Last week, protests erupted across Iran after a period of increasing tensions between Washington and Tehran. The U.S. killed the Islamic Revolutionary Guard Corps' Quds Force commander Qassem Soleimani on Jan. 2, and Iran responded Jan. 8 by launching an airstrike from Tehran against an Iraqi base that housed U.S. military. Shortly after, a Ukrainian International Airline Boeing 737 taking off from Tehran's airport crashed, killing all 176 people on board. Three days later, Iran admitted to mistakenly shooting down the airplane, which led to street protests in Tehran and several other Iranian cities.

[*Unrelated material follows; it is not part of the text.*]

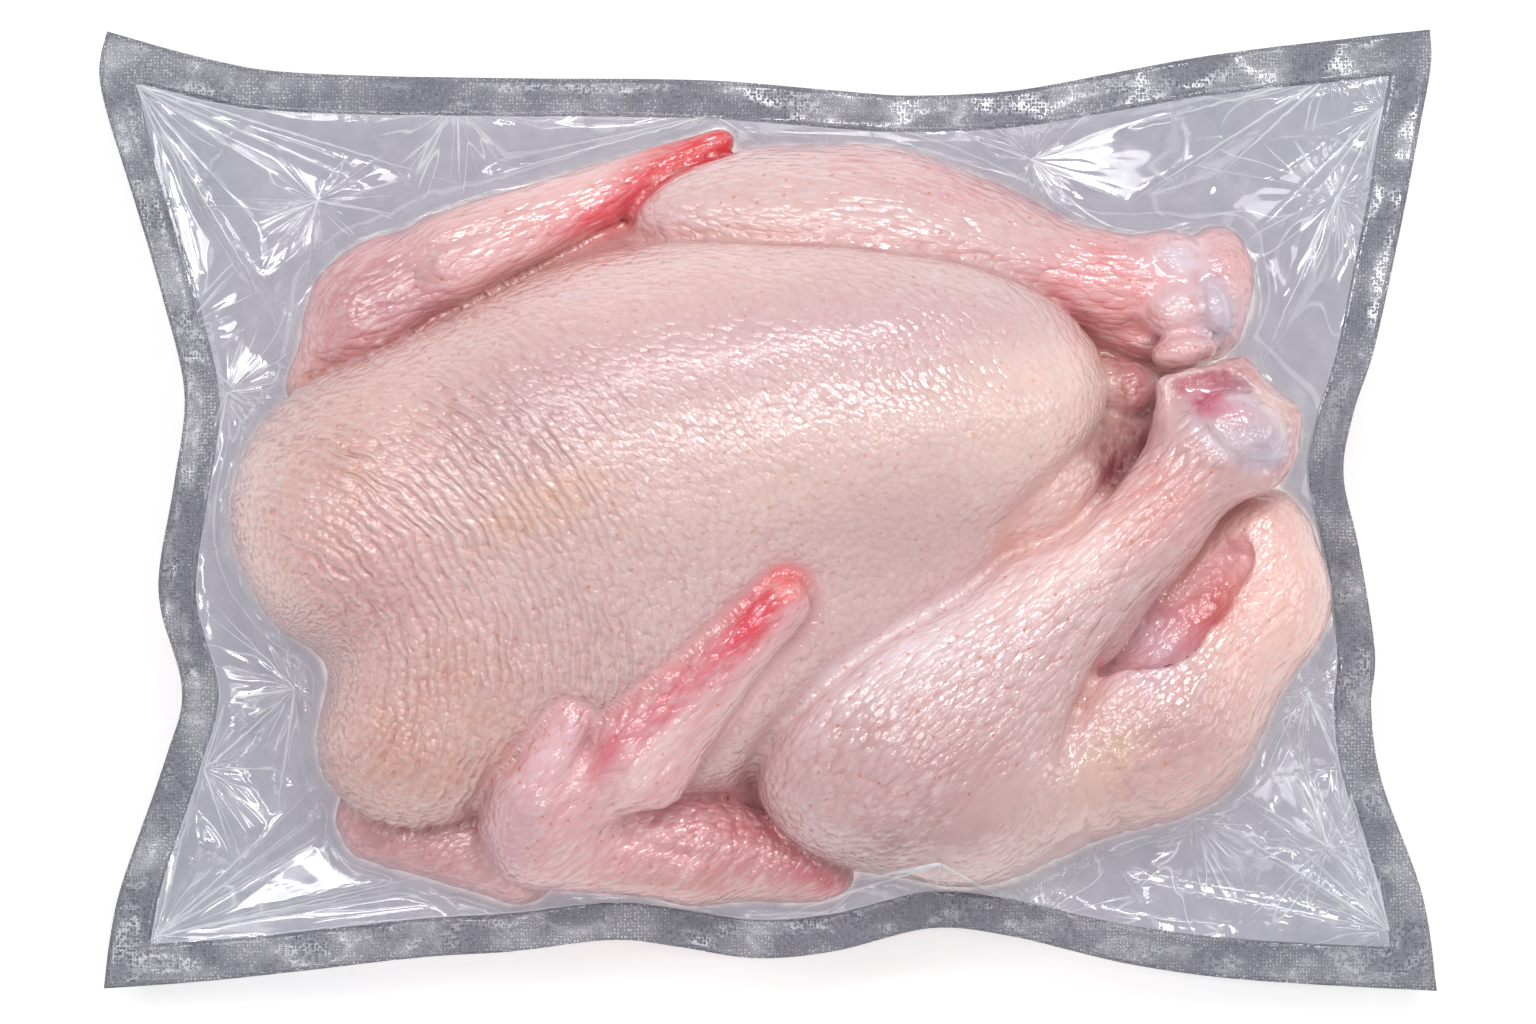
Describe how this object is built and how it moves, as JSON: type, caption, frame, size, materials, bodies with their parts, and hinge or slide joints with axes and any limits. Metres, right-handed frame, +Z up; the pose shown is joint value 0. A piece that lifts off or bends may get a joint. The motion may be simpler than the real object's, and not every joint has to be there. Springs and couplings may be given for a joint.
{
  "type": "whole raw chicken in a clear vacuum bag",
  "caption": "Whole raw chicken lying breast up, wings folded, in a flat clear vacuum bag drawn tight round it, with wavy sealed edges and pointed corners.",
  "frame": {"origin": "middle of the bag's bounding box in plan, at the height of the table", "axes": "+X from the neck end to the legs, +Y from the near wing to the far wing, +Z up from the back to the breast"},
  "size_m": [0.3644, 0.262, 0.1026],
  "materials": {
    "skin": "wet pale pink poultry skin with goose bumps, redder at the wings, bluish white at the joints",
    "film": "clear glossy vacuum film, creased where it lies on itself, embossed along the sealed edges"
  },
  "bodies": {
    "root": {"vacuum_bag_with_chicken": "skin"}
  },
  "joints": []
}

The 21-year-old Alizadeh, who won a bronze medal in taekwondo at the 2016 Rio Olympics, did not reveal her whereabouts but in the past has said she wants to settle in the Netherlands.

She said she no longer wanted to "sit at the table of hypocrisy, lies, injustice, and flattery."
"I am one of the millions of oppressed women in Iran with whom they have been playing for years," she wrote on social media.

In a tweet, State Department spokeswoman Morgan Ortagus said “#KimiaAlizadeh, Iran’s only female Olympic medalist, has rejected the regime’s oppression of women. She has defected for a life of security, happiness, and freedom. #Iran will continue to lose more strong women unless it learns to empower and support them.”

Western media had credited the taekwondo medalist with “emboldening Iranian girls and women to push the boundaries of personal freedom.”

In December, Alireza Firouzja, Iran's top-rated chess champion, said he would not play for Iran in an upcoming tournament and is ready to renounce his citizenship because of a ban on competing against Israeli players.

Saeid Mollaei, an Iranian judo world champion, left the country for Germany last fall and sought asylum. Mollaei said he had been pressured to deliberately lose in the semifinals at the 2019 World Judo Championships in Tokyo to avoid facing Israelis.